** START RECORDED INFORMATION **

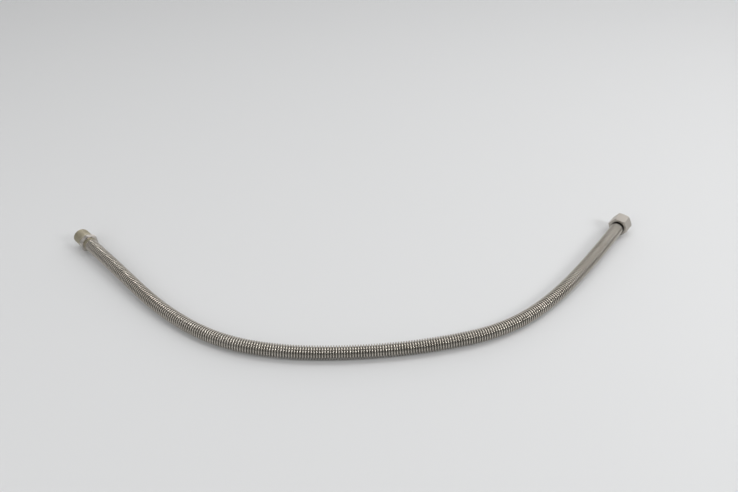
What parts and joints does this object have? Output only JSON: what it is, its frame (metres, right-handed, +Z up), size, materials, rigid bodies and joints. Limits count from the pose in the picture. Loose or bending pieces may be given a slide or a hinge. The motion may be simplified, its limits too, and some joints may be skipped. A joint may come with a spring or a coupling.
{
  "type": "vacuum bellows hose",
  "caption": "Flexible corrugated metal hose lying in a wide bend, with a fixed male threaded fitting at one end and a loose union nut over a flat-faced gland at the other.",
  "frame": {"origin": "on the floor that the hose lies on, midway between its two end fittings", "axes": "+Z up; +X from the male fitting towards the union nut; -Y the way the hose's bend bulges, so the fittings point towards +Y"},
  "size_m": [0.7747, 0.2456, 0.0254],
  "materials": {
    "hose_steel": "drawn stainless steel, satin",
    "fitting_steel": "machined stainless steel",
    "nut_nickel": "satin nickel plate",
    "gasket": "plain white fluoropolymer"
  },
  "bodies": {
    "hose": {"bellows_hose": "hose_steel", "male_fitting": "fitting_steel", "swivel_gland": "fitting_steel", "face_gasket": "gasket"},
    "nut": {"union_nut": "nut_nickel"}
  },
  "joints": [
    {"name": "nut_spin", "type": "hinge", "parent": "hose", "child": "nut", "pos_m": [0.36649, 0.00989, 0.012], "axis": [0.6186, 0.7857, 0], "continuous": true}
  ]
}
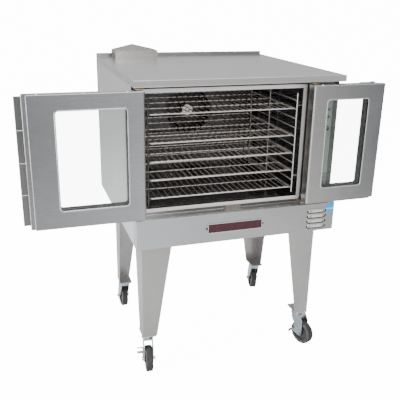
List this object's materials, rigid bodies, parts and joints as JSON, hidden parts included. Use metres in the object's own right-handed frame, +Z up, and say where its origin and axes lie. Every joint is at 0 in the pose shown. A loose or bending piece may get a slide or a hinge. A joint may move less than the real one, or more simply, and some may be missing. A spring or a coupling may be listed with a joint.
{
  "type": "convection oven",
  "caption": "Full-size gas convection oven on tapered legs with casters: two linked glass doors, sliding wire racks, flue hood and side control panel.",
  "frame": {"origin": "on the floor, below the centre of the overall outline with both doors swung fully open", "axes": "+Z up, +X to the viewer's right, -Y out of the front of the oven"},
  "size_m": [1.605, 1.029, 1.489],
  "materials": {
    "top_steel": "horizontal brushed stainless",
    "hood_steel": "brushed stainless",
    "side_steel": "brushed stainless",
    "rear_steel": "plain stainless",
    "base_steel": "mill finish",
    "front_steel": "horizontal brushed stainless",
    "frame_steel": "bright stainless",
    "seal_rubber": "matt black",
    "nameplate": "glossy maroon",
    "control_steel": "satin stainless",
    "lamp_lens": "clear lens",
    "porcelain": "glossy porcelain enamel",
    "baffle_porcelain": "glossy porcelain enamel",
    "motor_paint": "satin black",
    "bulb_steel": "bright",
    "guide_chrome": "bright plated wire",
    "rack_chrome": "bright plated wire",
    "wool": "loose mineral wool",
    "burner_steel": "aluminised steel",
    "gland_plastic": "matt black",
    "hinge_metal": "worn brass plated",
    "caster_zinc": "bluish zinc plate",
    "brake_steel": "zinc plate",
    "screw_steel": "stainless",
    "knob_plastic": "black",
    "switch_plastic": "black",
    "fan_steel": "bright stainless",
    "door_skin_steel": "horizontal brushed stainless",
    "left_liner_steel": "horizontal brushed stainless",
    "right_liner_steel": "horizontal brushed stainless",
    "door_glass": "clear, slightly green",
    "astragal_steel": "bright stainless",
    "handle_steel": "polished stainless",
    "catch_steel": "stainless",
    "leg_steel": "vertical brushed stainless",
    "hub_plastic": "dark grey",
    "tyre_rubber": "black rubber"
  },
  "bodies": {
    "cabinet": {"base_pan": "base_steel", "burner_set": "burner_steel", "cable_gland": "gland_plastic", "caster_plates": "caster_zinc", "cavity_liner": "porcelain", "control_panel": "control_steel", "door_hardware": "hinge_metal", "fan_baffle": "baffle_porcelain", "fan_motor": "motor_paint", "flue_hood": "hood_steel", "frame_gasket": "seal_rubber", "front_frame": "frame_steel", "front_left_leg": "leg_steel", "front_right_leg": "leg_steel", "insulation": "wool", "left_rack_guide": "guide_chrome", "left_side_panel": "side_steel", "lower_front_panel": "front_steel", "nameplate": "nameplate", "pilot_lamps": "lamp_lens", "rear_left_leg": "leg_steel", "rear_panel": "rear_steel", "rear_right_leg": "leg_steel", "right_rack_guide": "guide_chrome", "right_side_panel": "side_steel", "screws": "screw_steel", "thermostat_bulb": "bulb_steel", "top_panel": "top_steel"},
    "left_door": {"left_door_skin": "door_skin_steel", "left_door_liner": "left_liner_steel", "left_door_glass": "door_glass", "left_door_astragal": "astragal_steel", "door_handle": "handle_steel"},
    "right_door": {"right_door_skin": "door_skin_steel", "right_door_liner": "right_liner_steel", "right_door_glass": "door_glass", "right_door_catch": "catch_steel"},
    "fan": {"fan_wheel": "fan_steel"},
    "thermostat": {"thermostat_knob": "knob_plastic"},
    "timer": {"timer_knob": "knob_plastic"},
    "switch": {"power_switch": "switch_plastic"},
    "rack_1_body": {"rack_1": "rack_chrome"},
    "rack_2_body": {"rack_2": "rack_chrome"},
    "rack_3_body": {"rack_3": "rack_chrome"},
    "rack_4_body": {"rack_4": "rack_chrome"},
    "rack_5_body": {"rack_5": "rack_chrome"},
    "front_left_caster": {"front_left_fork": "caster_zinc"},
    "front_left_wheel": {"front_left_hub": "hub_plastic", "front_left_tyre": "tyre_rubber"},
    "front_left_lever": {"front_left_brake": "brake_steel"},
    "front_right_caster": {"front_right_fork": "caster_zinc"},
    "front_right_wheel": {"front_right_hub": "hub_plastic", "front_right_tyre": "tyre_rubber"},
    "front_right_lever": {"front_right_brake": "brake_steel"},
    "rear_left_caster": {"rear_left_fork": "caster_zinc"},
    "rear_left_wheel": {"rear_left_hub": "hub_plastic", "rear_left_tyre": "tyre_rubber"},
    "rear_right_caster": {"rear_right_fork": "caster_zinc"},
    "rear_right_wheel": {"rear_right_hub": "hub_plastic", "rear_right_tyre": "tyre_rubber"}
  },
  "joints": [
    {"name": "left_door_hinge", "type": "hinge", "parent": "cabinet", "child": "left_door", "pos_m": [-0.324, -0.4685, 1.1165], "axis": [0, 0, -1], "range_deg": [-180, 0]},
    {"name": "right_door_hinge", "type": "hinge", "parent": "cabinet", "child": "right_door", "pos_m": [0.467, -0.4685, 1.1165], "axis": [0, 0, 1], "range_deg": [-180, 0]},
    {"name": "rack_1_slide", "type": "slide", "parent": "cabinet", "child": "rack_1_body", "axis": [0, -1, 0], "range_m": [0, 0.62]},
    {"name": "rack_2_slide", "type": "slide", "parent": "cabinet", "child": "rack_2_body", "axis": [0, -1, 0], "range_m": [0, 0.62]},
    {"name": "rack_3_slide", "type": "slide", "parent": "cabinet", "child": "rack_3_body", "axis": [0, -1, 0], "range_m": [0, 0.62]},
    {"name": "rack_4_slide", "type": "slide", "parent": "cabinet", "child": "rack_4_body", "axis": [0, -1, 0], "range_m": [0, 0.62]},
    {"name": "rack_5_slide", "type": "slide", "parent": "cabinet", "child": "rack_5_body", "axis": [0, -1, 0], "range_m": [0, 0.62]},
    {"name": "fan_spin", "type": "hinge", "parent": "cabinet", "child": "fan", "pos_m": [0.0715, 0.221, 1.177], "axis": [0, 1, 0], "continuous": true},
    {"name": "thermostat_turn", "type": "hinge", "parent": "cabinet", "child": "thermostat", "pos_m": [0.524, -0.4205, 1.273], "axis": [0, 1, 0], "range_deg": [0, 270]},
    {"name": "timer_turn", "type": "hinge", "parent": "cabinet", "child": "timer", "pos_m": [0.524, -0.4205, 1.188], "axis": [0, 1, 0], "range_deg": [0, 300]},
    {"name": "switch_rock", "type": "hinge", "parent": "cabinet", "child": "switch", "pos_m": [0.5729, -0.4155, 1.173], "axis": [1, 0, 0], "range_deg": [-10, 10]},
    {"name": "front_left_swivel", "type": "hinge", "parent": "cabinet", "child": "front_left_caster", "pos_m": [-0.269, -0.3275, 0.165], "axis": [0, 0, 1], "continuous": true},
    {"name": "front_left_roll", "type": "hinge", "parent": "front_left_caster", "child": "front_left_wheel", "pos_m": [-0.27448, -0.37216, 0.0635], "axis": [0.9925, -0.1219, 0], "continuous": true},
    {"name": "front_left_brake_press", "type": "hinge", "parent": "front_left_caster", "child": "front_left_lever", "pos_m": [-0.27448, -0.37216, 0.0635], "axis": [0.9925, -0.1219, 0], "range_deg": [0, 24]},
    {"name": "front_right_swivel", "type": "hinge", "parent": "cabinet", "child": "front_right_caster", "pos_m": [0.546, -0.3275, 0.165], "axis": [0, 0, 1], "continuous": true},
    {"name": "front_right_roll", "type": "hinge", "parent": "front_right_caster", "child": "front_right_wheel", "pos_m": [0.56286, -0.36922, 0.0635], "axis": [0.9272, 0.3746, 0], "continuous": true},
    {"name": "front_right_brake_press", "type": "hinge", "parent": "front_right_caster", "child": "front_right_lever", "pos_m": [0.56286, -0.36922, 0.0635], "axis": [0.9272, 0.3746, 0], "range_deg": [0, 24]},
    {"name": "rear_left_swivel", "type": "hinge", "parent": "cabinet", "child": "rear_left_caster", "pos_m": [-0.269, 0.2515, 0.165], "axis": [0, 0, 1], "continuous": true},
    {"name": "rear_left_roll", "type": "hinge", "parent": "rear_left_caster", "child": "rear_left_wheel", "pos_m": [-0.27136, 0.29644, 0.0635], "axis": [-0.9986, -0.0523, 0], "continuous": true},
    {"name": "rear_right_swivel", "type": "hinge", "parent": "cabinet", "child": "rear_right_caster", "pos_m": [0.546, 0.2515, 0.165], "axis": [0, 0, 1], "continuous": true},
    {"name": "rear_right_roll", "type": "hinge", "parent": "rear_right_caster", "child": "rear_right_wheel", "pos_m": [0.55381, 0.29582, 0.0635], "axis": [-0.9848, 0.1736, 0], "continuous": true}
  ],
  "couplings": [
    {"joint": "right_door_hinge", "follows": "left_door_hinge", "ratio": 1}
  ]
}
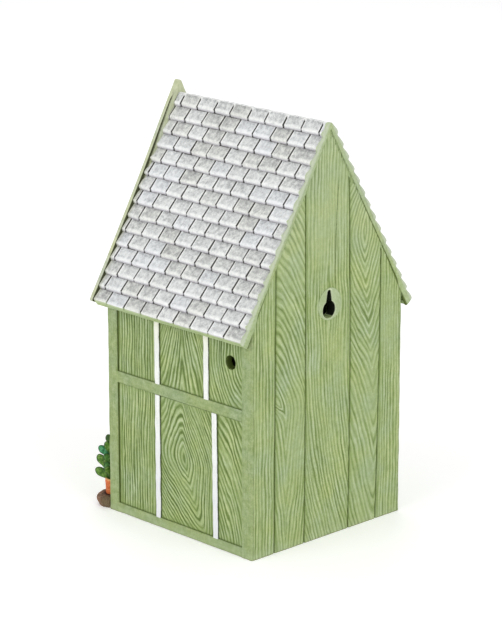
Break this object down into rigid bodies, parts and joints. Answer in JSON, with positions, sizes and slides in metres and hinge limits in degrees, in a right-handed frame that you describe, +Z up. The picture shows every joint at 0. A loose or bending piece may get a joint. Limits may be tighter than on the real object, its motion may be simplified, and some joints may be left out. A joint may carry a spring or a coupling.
{
  "type": "nest box",
  "caption": "Wall-hung nest box cast as a small green timber potting shed, with a steep grey tiled gable roof, framed side walls, a keyhole hanger and a potted plant at one corner.",
  "frame": {"origin": "middle of the body's underside, on the surface the box stands on", "axes": "+Z up, -Y out of the front with the birds' entrance, +Y out of the back with the keyhole hanger, +X towards the right-hand side wall seen from the front"},
  "size_m": [0.1368, 0.1363, 0.2479],
  "materials": {
    "board_green": "cast resin painted sage green, deep wood grain, darker wash in the grain and paler dry-brushed ridges",
    "trim_green": "cast resin painted pale sage green, smoother than the boards",
    "tile_grey": "cast resin painted grey-white, dark grey-brown wash in the joints and white dry-brushed edges",
    "batten_white": "hand-painted off-white over cast resin",
    "terracotta": "cast resin painted orange-brown terracotta",
    "earth_brown": "cast resin painted earth brown",
    "leaf_green": "cast resin painted in several leaf greens"
  },
  "bodies": {
    "root": {"floor_plate": "board_green", "front_wall": "board_green", "back_wall": "board_green", "right_wall": "board_green", "left_wall": "board_green", "front_right_post": "trim_green", "rear_right_post": "trim_green", "front_left_post": "trim_green", "rear_left_post": "trim_green", "right_base_rail": "trim_green", "left_base_rail": "trim_green", "right_mid_rail": "trim_green", "left_mid_rail": "trim_green", "right_upper_front_batten": "batten_white", "right_upper_rear_batten": "batten_white", "right_lower_front_batten": "batten_white", "right_lower_rear_batten": "batten_white", "left_upper_front_batten": "batten_white", "left_upper_rear_batten": "batten_white", "left_lower_front_batten": "batten_white", "left_lower_rear_batten": "batten_white", "right_roof_deck": "trim_green", "left_roof_deck": "trim_green", "right_roof_tiles": "tile_grey", "left_roof_tiles": "tile_grey", "right_eave_fascia": "trim_green", "left_eave_fascia": "trim_green", "right_verge_board": "trim_green", "left_verge_board": "trim_green", "right_gable_board": "trim_green", "left_gable_board": "trim_green", "mound": "earth_brown", "plant_pot": "terracotta", "plant_foliage": "leaf_green"}
  },
  "joints": []
}
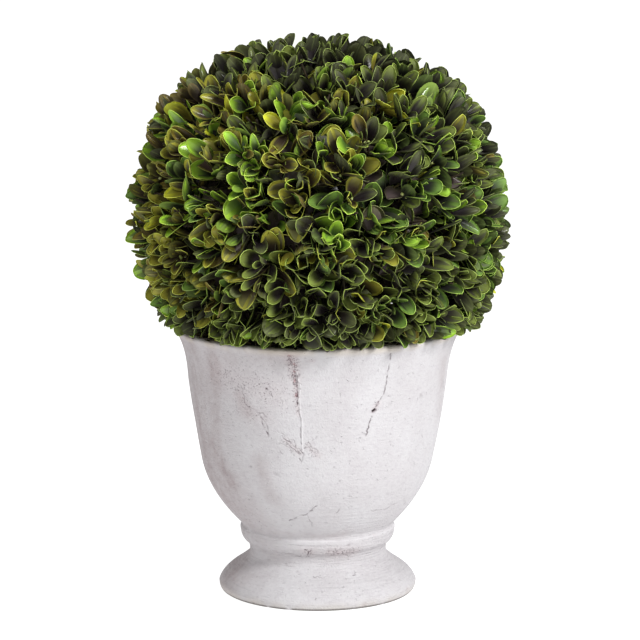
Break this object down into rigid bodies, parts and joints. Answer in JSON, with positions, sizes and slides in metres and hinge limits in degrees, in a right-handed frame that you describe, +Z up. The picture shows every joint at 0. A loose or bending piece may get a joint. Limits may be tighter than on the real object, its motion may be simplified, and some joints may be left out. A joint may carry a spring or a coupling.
{
  "type": "clipped box ball in a pedestal urn",
  "caption": "Box shrub clipped to a dense ball of small oval leaves, potted in a whitewashed clay pedestal urn with a flared lip, collar and round foot.",
  "frame": {"origin": "middle of the urn's flat underside, on the surface it stands on", "axes": "+Z up along the axis of the urn and stem; the side seen in the picture faces -Y, with +X to its right"},
  "size_m": [0.3032, 0.303, 0.4446],
  "materials": {
    "urn_clay": "matte",
    "soil": "matte",
    "bark": "matte",
    "foliage": "satin"
  },
  "bodies": {
    "root": {"urn": "urn_clay", "soil": "soil", "stem": "bark", "foliage_ball": "foliage"}
  },
  "joints": []
}
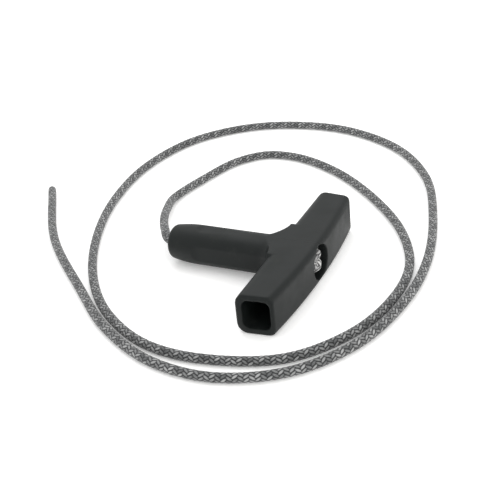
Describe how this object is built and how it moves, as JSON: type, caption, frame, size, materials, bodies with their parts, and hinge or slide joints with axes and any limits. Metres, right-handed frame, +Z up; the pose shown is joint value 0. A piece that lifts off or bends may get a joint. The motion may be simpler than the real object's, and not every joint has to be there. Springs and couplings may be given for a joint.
{
  "type": "starter rope and T grip",
  "caption": "Braided starter rope with a moulded T grip, knotted behind the grip and lying in two loose turns.",
  "frame": {"origin": "under the middle of the grip's bounding box, on the surface it lies on", "axes": "+Z up; +X from the nose to the palm side, along the stem; +Y along the crossbar"},
  "size_m": [0.232, 0.2573, 0.02],
  "materials": {
    "grip_plastic": "satin",
    "rope_braid": "matte",
    "knot_braid": "matte",
    "melted_end": "satin"
  },
  "bodies": {
    "grip": {"grip_body": "grip_plastic"},
    "rope_set": {"rope": "rope_braid", "rope_knot": "knot_braid", "rope_end_seal": "melted_end"}
  },
  "joints": [
    {"name": "rope_slide", "type": "slide", "parent": "grip", "child": "rope_set", "axis": [-1, 0, 0], "range_m": [0, 0.003]}
  ]
}
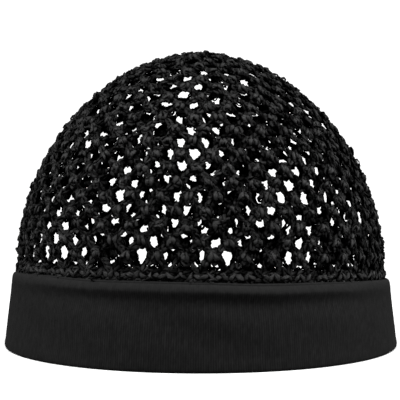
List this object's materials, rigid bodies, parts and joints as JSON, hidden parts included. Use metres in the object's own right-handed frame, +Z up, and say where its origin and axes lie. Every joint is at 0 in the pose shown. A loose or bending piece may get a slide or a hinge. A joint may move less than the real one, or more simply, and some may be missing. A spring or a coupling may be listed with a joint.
{
  "type": "mesh hair cap",
  "caption": "Open-work crocheted net cap on a plain folded jersey band, stretched over the hair and worn round the head.",
  "frame": {"origin": "centre of the band's fold, on the surface that the cap rests on", "axes": "+Z up through the crown, -Y towards the brow, +X from ear to ear towards the wearer's left"},
  "size_m": [0.2, 0.17, 0.15],
  "materials": {
    "net_yarn": "crumpled flat tape yarn with a low satin gloss, crocheted into an open net",
    "band_jersey": "matt fine-ribbed jersey, folded double"
  },
  "bodies": {
    "root": {"crown_net": "net_yarn", "band": "band_jersey"}
  },
  "joints": []
}
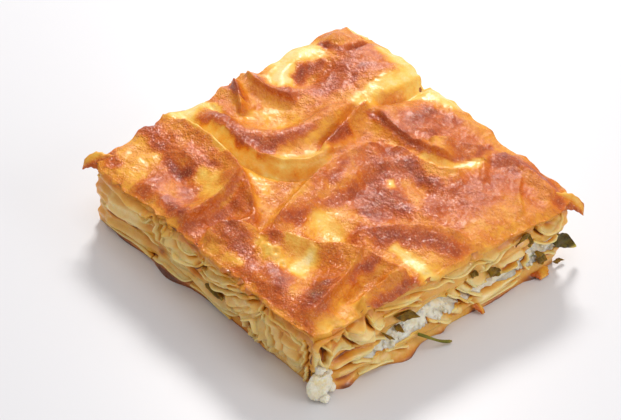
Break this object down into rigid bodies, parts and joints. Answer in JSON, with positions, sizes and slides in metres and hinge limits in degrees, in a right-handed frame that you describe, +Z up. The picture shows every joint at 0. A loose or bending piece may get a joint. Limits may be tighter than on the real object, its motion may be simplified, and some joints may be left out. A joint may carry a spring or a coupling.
{
  "type": "spinach and cheese pie slice",
  "caption": "Cut square of spinach and cheese pie: browned wrinkled crust over soft folded pastry, with crumbly white cheese and cooked leaves at the cut sides.",
  "frame": {"origin": "middle of the cut square's flat underside, on the surface that it rests on", "axes": "+Z up out of the crust; -Y out of the cut side with the folded pastry; +X out of the cut side that shows the cheese and the leaves"},
  "size_m": [0.1289, 0.1244, 0.0371],
  "materials": {
    "crust": "buttered, browned",
    "pastry": "soft, moist",
    "cheese": "crumbly, moist",
    "leaf": "cooked, moist"
  },
  "bodies": {
    "root": {"pastry_top": "crust", "pastry_base": "pastry", "cheese_filling": "cheese", "corner_curd": "cheese", "herb_stem": "leaf", "leaf_long": "leaf", "leaf_small": "leaf", "leaf_thin": "leaf", "leaf_dark": "leaf", "leaf_broad": "leaf", "leaf_curled": "leaf", "leaf_back": "leaf", "leaf_corner": "leaf", "leaf_foot": "leaf", "leaf_front": "leaf"}
  },
  "joints": []
}
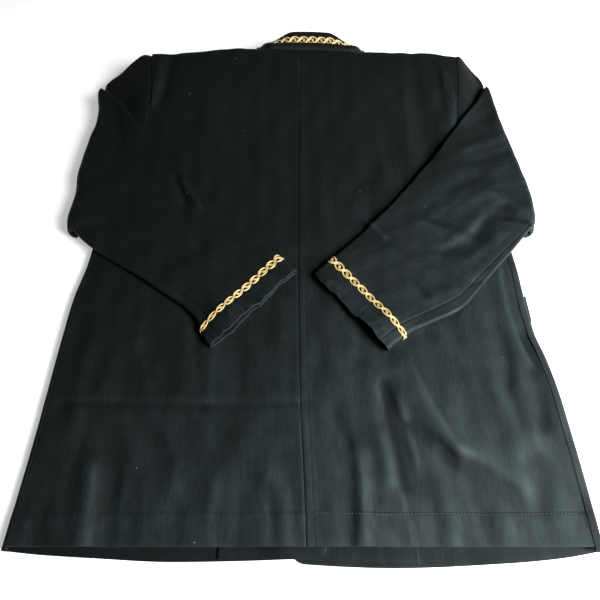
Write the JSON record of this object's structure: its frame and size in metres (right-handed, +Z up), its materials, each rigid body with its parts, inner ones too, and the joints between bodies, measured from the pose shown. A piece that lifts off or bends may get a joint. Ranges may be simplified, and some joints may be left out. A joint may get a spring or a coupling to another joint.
{
  "type": "jacket",
  "caption": "Black cotton twill jacket laid face down, its two-piece sleeves folded over the back, with a small turned collar and scroll braid on collar and cuffs.",
  "frame": {"origin": "middle of the garment's box, on the surface that it lies on", "axes": "+X to the right across the garment as seen from the hem, +Y from the hem towards the collar, +Z up, away from the surface"},
  "size_m": [0.6116, 0.7764, 0.0539],
  "materials": {
    "twill": "matte cotton twill",
    "facing": "matte cotton twill",
    "collar": "matte cotton twill",
    "braid": "metallic gold cord"
  },
  "bodies": {
    "root": {"back_left": "twill", "back_right": "twill", "front_left": "twill", "front_right": "twill", "facing_left": "facing", "facing_right": "facing", "pocket_flap_left": "twill", "pocket_flap_right": "twill", "upper_sleeve_left": "twill", "upper_sleeve_right": "twill", "under_sleeve_left": "twill", "under_sleeve_right": "twill", "collar": "collar", "collar_braid": "braid", "cuff_braid_left": "braid", "cuff_braid_right": "braid"}
  },
  "joints": []
}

** END RECORDED INFORMATION **

AIM >>
Copy out every line holding the string "lifts".

EXERCISE RESULT >>
Describe how this object is built and how it moves, as JSON: type, caption, frame, size, materials, bodies with their parts, and hinge or slide joints with axes and any limits. Metres, right-handed frame, +Z up; the pose shown is joint value 0. A piece that lifts off or bends may get a joint. The motion may be simpler than the real object's, and not every joint has to be there. Springs and couplings may be given for a joint.
Write the JSON record of this object's structure: its frame and size in metres (right-handed, +Z up), its materials, each rigid body with its parts, inner ones too, and the joints between bodies, measured from the pose shown. A piece that lifts off or bends may get a joint. Ranges may be simplified, and some joints may be left out. A joint may get a spring or a coupling to another joint.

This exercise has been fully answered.